Funny thing I thought about when coming back home..
My work laptop has been used more for gaming than my gaming pc has, and inverse of that my gaming pc has seen more work done than my work laptop
Why? I don't fucking know why it just is
I do 3D animation and illustration. Fortunately, running games requires the exact same kind of hardware so my workstation doubles as a playstation
4 hours and 52 comments, and not a single mention of what we all knew even before Avenue Q:
The Internet is for porn. Everything else is just what happens between porn.
More seriously, my desktop is where I do larger research that will require more than a couple of tabs. Little to no gaming there. Other PCs are mainly for videos.
I use the crap out of my computer.
-Video editing -Music editing -Word processing -Spreadsheets -Microprocessor programming -YouTube viewing -Image editing -Shopping -Investing -Web surfing -3D printing -CNC Routing -Website development
- Oh and gaming.
I have games installed but I mostly just write programs for fun now. I usually don't get a ton of time to play games, plus they haven't been as fun as they used to be as a kid.
Hmm it's difficult to quantify. On workday I spend an average of probably 6-8 hours on a computer with job related tasks. Not really coding most of the time, since we're maintaining and building a network, so it's more configuration, planning, coordination, and documentation work. Some days we're out to actually deploy hardware, or run around and debug stuff, so it's hard to estimate the average screentime.
My free time involves a lot of computer time too, but it is split up into more smaller categories, either on the desktop computer or the smartphone computer. Manga, Games, Youtube, Movies, Anime Series, Lemmy, Pornography, News, Banking and Investments.
In the end I think my job is the biggest unified chunk of time, but that's kind of arbitrary, if I started subdividing it into different tasks maybe gaming would become the biggest chunk.
I do play games, but I also work on creative projects and watch shows/movies on my computer. I use Illustrator to create typeface designs, graphic design for laser cutting or stickers, 3D modeling and slicing programs for my 3D printer, Google Docs for writing, coding for Raspberry Pi and Arduino projects, et al.
I still play games but now I have more things to do with computers. I started helping out an open source software project learning how to code basic things in lua, how to contribute using git pushes. make art texture graphics in gimp, mess with sound effects in audacity, clip videos together using kdenlive. I hope to learn how to use blender and do modeling. I test and review fellow devs stuff to try helping them out. As long as I learn new things and contribute it helps me feel like my computer time is more productive.
Then I got in on the local LLM scene a year ago with the release of llama 3.1. I'm a science nerd who genuinely thinks the study of neural networks is cool. The idea of getting computers to simulate thoughts to help solve problems is a neat thing. Also I wanted to see how far we came from cleverbot days. It inspired me enough to dig out the old unused gaming desktop and really extract the most potential out of my old 1070ti.

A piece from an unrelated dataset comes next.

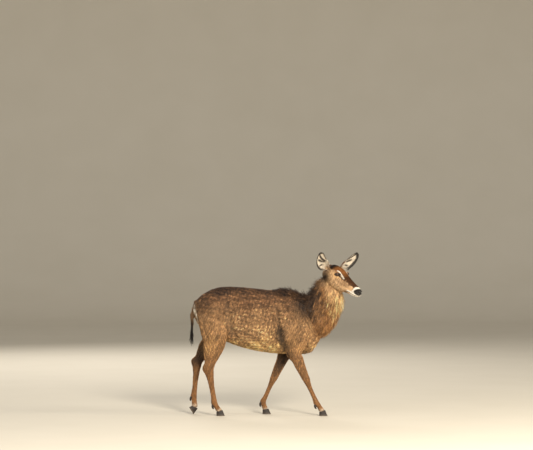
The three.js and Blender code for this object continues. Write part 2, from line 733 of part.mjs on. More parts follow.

Now I wish I had more vram not for chasing high end graphics in video game entertainment, but because I want my computer to simulate high quality thoughts to help me in daily life.
I don't game very much (just recently I started playing outer wilds though a few times per week). I feel like I probably enjoy tweaking my laptop more than actually using it.😆 I dont even code much. I like finding open source alternatives to software and generally improve my laptop. Spent about 4months learning nixos:)
I don't know, at least I might be able to help others improve their pc's too
I spend a lot more time coding than playing games. It's not unusual for me to not be active on steam for a month.
I mostly use my Mac for business stuff, art and coding. The PC spends most of its time on offloaded AI tasks and rendering jobs. It was originally a toy for gaming but I’d rather use my Steam Deck for that now.